Costa Rica's Independence Day Celebration really gets going the day before. School is cancelled in the afternoon as students do a torch run. They reenact the (possibly apocryphal) run of torches from Guatemala to the outlying provinces to announce the independence. I consider it possibly apocryphal because I got various stories about exactly how far into Costa Rica the torch run came, what route it took, and why the delegates at the assembly in Guatemala couldn't have just brought the news back themselves. I was told the torch run started at 12:00, so I rolled into town to watch it at about 12:15, having become a proper Peace Corps Volunteer and integrated into the countries way of not ever starting on time. But, somehow, a miracle occurred, and I had actually missed the students bringing the torch to our town. I rode my bike a bit along the route, and didn't see any runners-so think maybe I was given bad information. 

The next item of business are the lanterns. All the elementary school students make and decorate little wood lanterns and then there is a little parade/ceremony as the kids show them off a bit after sunset, the national anthem is sung, as are a few other anthems. I'm not exactly sure the inspiration for the lanterns, but from what the Internet has to offer, it has to do with a bunch of lanterns being used the night of September 14, 1821 all around Guatemala City to wake everyone and tell them of the independence. I was unable to attend this ceremony as I was at home sleeping in preparation for the next activity. 

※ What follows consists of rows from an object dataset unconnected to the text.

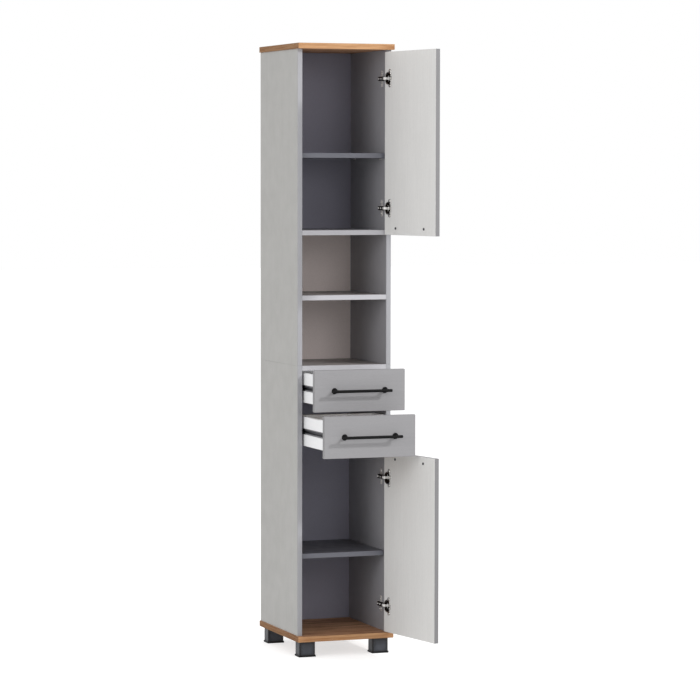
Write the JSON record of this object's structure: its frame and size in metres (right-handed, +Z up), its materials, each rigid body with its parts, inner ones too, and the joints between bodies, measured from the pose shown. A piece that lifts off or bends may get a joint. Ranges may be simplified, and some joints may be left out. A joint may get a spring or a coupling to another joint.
{
  "type": "tall bathroom cabinet",
  "caption": "Tall narrow bathroom cabinet with hinged doors, drawers between them, open niches, loose shelves, bar handles and short square feet.",
  "frame": {"origin": "on the floor, in the middle of the space that the cabinet takes up with its doors and drawers open as modelled, which is 30 mm to the right of the carcass's middle and 146 mm in front of the middle of its side panels", "axes": "+Z up, -Y out of the front, +X to the right seen from the front"},
  "size_m": [0.3684, 0.6412, 1.853],
  "materials": {
    "oak_board": "oak-grain laminate, satin",
    "grey_board": "plain grey laminate, satin",
    "front_board": "plain grey laminate, satin",
    "white_board": "plain white laminate, matt",
    "back_board": "thin hardboard, matt",
    "beech": "raw fluted beech",
    "nickel_steel": "nickel-plated steel",
    "zinc": "zinc-plated steel",
    "black_metal": "black powder coat",
    "black_plastic": "moulded black plastic"
  },
  "bodies": {
    "carcass": {"top_board": "oak_board", "bottom_board": "oak_board", "left_side_lower": "grey_board", "right_side_lower": "grey_board", "left_side_upper": "grey_board", "right_side_upper": "grey_board", "upper_divider": "grey_board", "niche_shelf": "grey_board", "niche_floor": "grey_board", "upper_shelf": "grey_board", "lower_shelf": "grey_board", "upper_back_panel": "back_board", "niche_back_panel": "back_board", "lower_back_panel": "back_board", "wooden_dowels": "beech", "cam_locks": "zinc", "cam_bolts": "zinc", "foot_screws": "zinc", "hinge_screws": "zinc", "runner_rails": "zinc", "runner_rail_screws": "zinc", "shelf_pins": "nickel_steel", "hinge_arms": "nickel_steel", "hinge_plates": "nickel_steel", "foot_front_left": "black_plastic", "foot_front_right": "black_plastic", "foot_rear_left": "black_plastic", "foot_rear_right": "black_plastic"},
    "upper_door": {"upper_door_panel": "front_board", "upper_hinge_cups": "nickel_steel", "upper_hinge_pins": "zinc", "upper_cup_screws": "zinc", "upper_door_handle": "black_metal", "upper_door_handle_screws": "zinc"},
    "lower_door": {"lower_door_panel": "front_board", "lower_hinge_cups": "nickel_steel", "lower_hinge_pins": "zinc", "lower_cup_screws": "zinc", "lower_door_handle": "black_metal", "lower_door_handle_screws": "zinc"},
    "upper_drawer": {"upper_drawer_front": "front_board", "upper_drawer_left_side": "white_board", "upper_drawer_right_side": "white_board", "upper_drawer_back": "white_board", "upper_drawer_bottom": "white_board", "upper_drawer_slides": "zinc", "upper_drawer_fixings": "zinc", "upper_drawer_handle": "black_metal", "upper_drawer_handle_screws": "zinc"},
    "lower_drawer": {"lower_drawer_front": "front_board", "lower_drawer_left_side": "white_board", "lower_drawer_right_side": "white_board", "lower_drawer_back": "white_board", "lower_drawer_bottom": "white_board", "lower_drawer_slides": "zinc", "lower_drawer_fixings": "zinc", "lower_drawer_handle": "black_metal", "lower_drawer_handle_screws": "zinc"},
    "upper_ball_cages": {"upper_ball_cages": "zinc"},
    "lower_ball_cages": {"lower_ball_cages": "zinc"}
  },
  "joints": [
    {"name": "upper_door_hinge", "type": "hinge", "parent": "carcass", "child": "upper_door", "pos_m": [0.10762, -0.04173, 1.5537], "axis": [0, 0, 1], "range_deg": [-100.5, 4.5]},
    {"name": "lower_door_hinge", "type": "hinge", "parent": "carcass", "child": "lower_door", "pos_m": [0.10762, -0.04173, 0.343], "axis": [0, 0, 1], "range_deg": [-100.5, 4.5]},
    {"name": "upper_drawer_slide", "type": "slide", "parent": "carcass", "child": "upper_drawer", "axis": [0, -1, 0], "range_m": [-0.1185, 0.0965]},
    {"name": "lower_drawer_slide", "type": "slide", "parent": "carcass", "child": "lower_drawer", "axis": [0, -1, 0], "range_m": [-0.2065, 0.0085]},
    {"name": "upper_cage_slide", "type": "slide", "parent": "carcass", "child": "upper_ball_cages", "axis": [0, -1, 0], "range_m": [-0.05925, 0.04825]},
    {"name": "lower_cage_slide", "type": "slide", "parent": "carcass", "child": "lower_ball_cages", "axis": [0, -1, 0], "range_m": [-0.10325, 0.00425]}
  ],
  "couplings": [
    {"joint": "upper_cage_slide", "follows": "upper_drawer_slide", "ratio": 0.5},
    {"joint": "lower_cage_slide", "follows": "lower_drawer_slide", "ratio": 0.5}
  ]
}
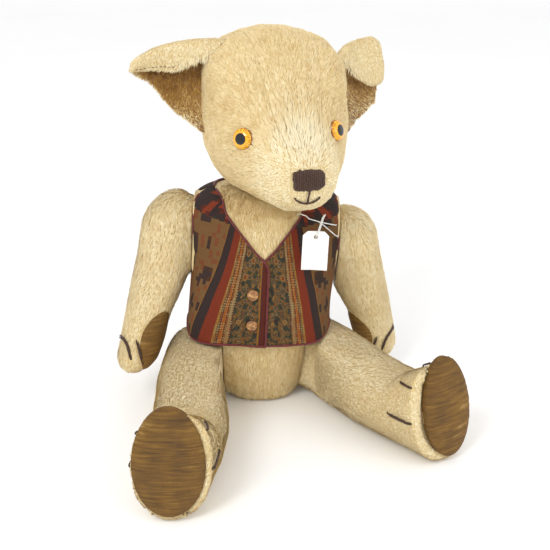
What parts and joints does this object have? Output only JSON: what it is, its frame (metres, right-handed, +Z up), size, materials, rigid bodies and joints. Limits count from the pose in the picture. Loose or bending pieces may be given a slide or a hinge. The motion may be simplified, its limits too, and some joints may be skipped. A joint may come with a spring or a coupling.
{
  "type": "jointed teddy bear",
  "caption": "Seated plush teddy bear with disc-jointed neck, shoulders and hips, glass eyes, velveteen pads, a patterned waistcoat and a strung ticket.",
  "frame": {"origin": "middle of the flat seat under the torso, on the surface the bear sits on", "axes": "+Z up, the bear faces -Y, its own left side is +X"},
  "size_m": [0.306, 0.3035, 0.3357],
  "materials": {
    "plush": "short cream mohair plush, slightly worn",
    "ear_plush": "cream mohair plush outside, tan woven cloth inside",
    "pad_velveteen": "worn brown velveteen",
    "thread": "dark brown embroidery thread",
    "eye_glass": "amber glass with a black pupil, polished",
    "stuffing": "packed wood wool and kapok",
    "fibreboard": "pressed fibreboard",
    "steel": "plain steel",
    "waistcoat_cloth": "woven kilim-like cloth in red, navy, tan and cream, with a bound edge",
    "button": "domed amber-brown buttons",
    "card": "white card",
    "string": "white cotton string"
  },
  "bodies": {
    "torso": {"torso_cover": "plush", "torso_stuffing": "stuffing", "torso_discs": "fibreboard", "torso_washers": "steel", "joint_pins": "steel", "vest_back": "waistcoat_cloth", "vest_front_right": "waistcoat_cloth", "vest_front_left": "waistcoat_cloth", "vest_buttons": "button"},
    "head": {"head_cover": "plush", "head_stuffing": "stuffing", "neck_disc": "fibreboard", "neck_washer": "steel", "eye_right": "eye_glass", "eye_left": "eye_glass", "nose_stitching": "thread", "mouth_stitching": "thread", "ear_right": "ear_plush", "ear_left": "ear_plush"},
    "arm_right": {"arm_cover_right": "plush", "arm_stuffing_right": "stuffing", "paw_pad_right": "pad_velveteen", "paw_claws_right": "thread", "shoulder_disc_right": "fibreboard", "shoulder_washer_right": "steel"},
    "arm_left": {"arm_cover_left": "plush", "arm_stuffing_left": "stuffing", "paw_pad_left": "pad_velveteen", "paw_claws_left": "thread", "shoulder_disc_left": "fibreboard", "shoulder_washer_left": "steel"},
    "leg_right": {"leg_cover_right": "plush", "leg_stuffing_right": "stuffing", "foot_pad_right": "pad_velveteen", "foot_card_right": "card", "foot_claws_right": "thread", "hip_disc_right": "fibreboard", "hip_washer_right": "steel"},
    "leg_left": {"leg_cover_left": "plush", "leg_stuffing_left": "stuffing", "foot_pad_left": "pad_velveteen", "foot_card_left": "card", "foot_claws_left": "thread", "hip_disc_left": "fibreboard", "hip_washer_left": "steel"},
    "ticket": {"ticket": "card", "ticket_string": "string"}
  },
  "joints": [
    {"name": "neck_turn", "type": "hinge", "parent": "torso", "child": "head", "pos_m": [0.00864, 0, 0.19781], "axis": [0.0436, 0, 0.999], "range_deg": [-60, 60]},
    {"name": "shoulder_right", "type": "hinge", "parent": "torso", "child": "arm_right", "pos_m": [-0.05783, 0, 0.16568], "axis": [-0.999, 0, 0.0436], "range_deg": [-20, 100]},
    {"name": "shoulder_left", "type": "hinge", "parent": "torso", "child": "arm_left", "pos_m": [0.07166, 0, 0.15102], "axis": [-0.999, 0, 0.0436], "range_deg": [-120, 8]},
    {"name": "hip_right", "type": "hinge", "parent": "torso", "child": "leg_right", "pos_m": [-0.032, -0.025, 0.04], "axis": [1, 0, 0], "range_deg": [0, 110]},
    {"name": "hip_left", "type": "hinge", "parent": "torso", "child": "leg_left", "pos_m": [0.01655, 0.00426, 0.04], "axis": [0.8192, 0.5736, 0], "range_deg": [0, 110]},
    {"name": "ticket_swing", "type": "hinge", "parent": "torso", "child": "ticket", "pos_m": [0.05615, -0.06, 0.18573], "axis": [0, -1, 0], "range_deg": [-12, 20]}
  ]
}
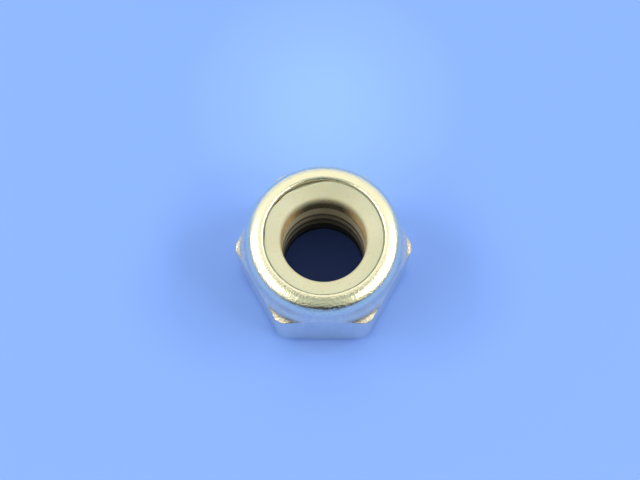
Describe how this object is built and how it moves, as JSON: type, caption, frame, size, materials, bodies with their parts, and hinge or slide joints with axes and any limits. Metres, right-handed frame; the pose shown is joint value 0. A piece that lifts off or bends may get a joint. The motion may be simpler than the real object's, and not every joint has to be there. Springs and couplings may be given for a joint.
{
  "type": "nylon insert lock nut",
  "caption": "Hexagonal lock nut with a round collar rolled inward over a nylon locking ring, chamfered corners and an internal screw thread.",
  "frame": {"origin": "centre of the bearing face, on the thread axis", "axes": "+Z along the thread axis from the bearing face to the collar; one flat of the hexagon faces -Y and two corners lie on the X axis"},
  "size_m": [0.0146, 0.013, 0.0095],
  "materials": {
    "zinc_steel": "zinc plated, satin with fine turning marks on the collar",
    "nylon": "natural cream nylon, soft sheen"
  },
  "bodies": {
    "root": {"nut_body": "zinc_steel", "nylon_insert": "nylon"}
  },
  "joints": []
}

La diana (etymology and appropriate translation very uncertain) is an activity which is not uniform across Costa Rica. In some regions, like Sarapiquí, where I live, it's a big deal. In other regions it doesn't happen at all. I was told that it couldn't be missed, by more than a few people, and that I should plan to get to the plaza (soccer field in center of town) around 11 or 12, and plan on being up all night. So, to prepare, I took a nap from six to ten. La diana had been explained to me as people partying to bring in Independence Day. It was exactly that. I arrived at the plaza a bit before midnight, and after cruising around on my bike, found a guy from my community class and the son of a night school secretary. I enjoyed chatting with them, but, in general the first three hours were pretty underwhelming. There was really only a group of 20-30 people in the plaza, and many might be considered "sketchy" by most observers. Around two am, the owner of the copy shop and some of the copy shop employees showed up. These are the guys that call me marsupial, and who had invited me most strongly. Pepo, the copy shop owner, had a cooler stocked full of brews and had the stereos going full blast. It was around two or three that la diana really took off. More and more cars and motorcycles came to the main street of town, more and more people were walking about the sidewalks, drinking domestic brews and generally having a good time. Some of the guys from the copy shop played a concert until they blew out a speaker. Only one fight broke out, and actually amounted just to lots of posturing, and very little fighting. As dawn was just about to crack, I jumped in the back of Pepo's van and the main event started. This is a parade of cars driving among the communities in the area, waking everyone up for Independence Day. The parade goes about 3 miles an hour, and is a good thing, as most drivers have been imbibing in the center of town for awhile, and they can't really shift gears, as one hand is permanently pressed on the horn. One of the hardware stores in town even had a small band playing in the back of a big truck. Impressed doesn't even begin to describe my opinion of the way Costa Ricans bring in their Independence Day.

After a quick nap and cheese stuffed plantains and coffee, we headed back into town for the main event-the Independence Day parade. School bands had been practicing for months (more on that later) to get ready for the parade. Now, Costa Rica is a very relaxed country, it is still developing, and Sarapiquí is a very poor and underdeveloped part of Costa Rica. But, shoot, they don't mess around with the Independence Day parade. All the practice and dedication that I had seen by the various bands was augmented by their sharp uniforms (even the super poor elementary school bands had snazzy uniforms) and the water suppliers. It was a typical hot and humid Sarapiquí day on September 15, so each school had a group of volunteers going around squeezing water into the band members parched mouths. The parade was awesome. Seeing the teachers I work with with their families was awesome. Seeing the community get together (only time of the year they do) was awesome. Seeing my host brother as a flag bearer for the high school band was awesome. Coming down from a long night of drinking wasn't awesome, but seeing students' and teachers' looks as I told them I participated in la diana was awesome. 

*These photos are from Chris and Tarah, a couple serving near me, participating in la diana kind of prevented me from having my camera for the parade. Trust me, I'm more disappointed than you are.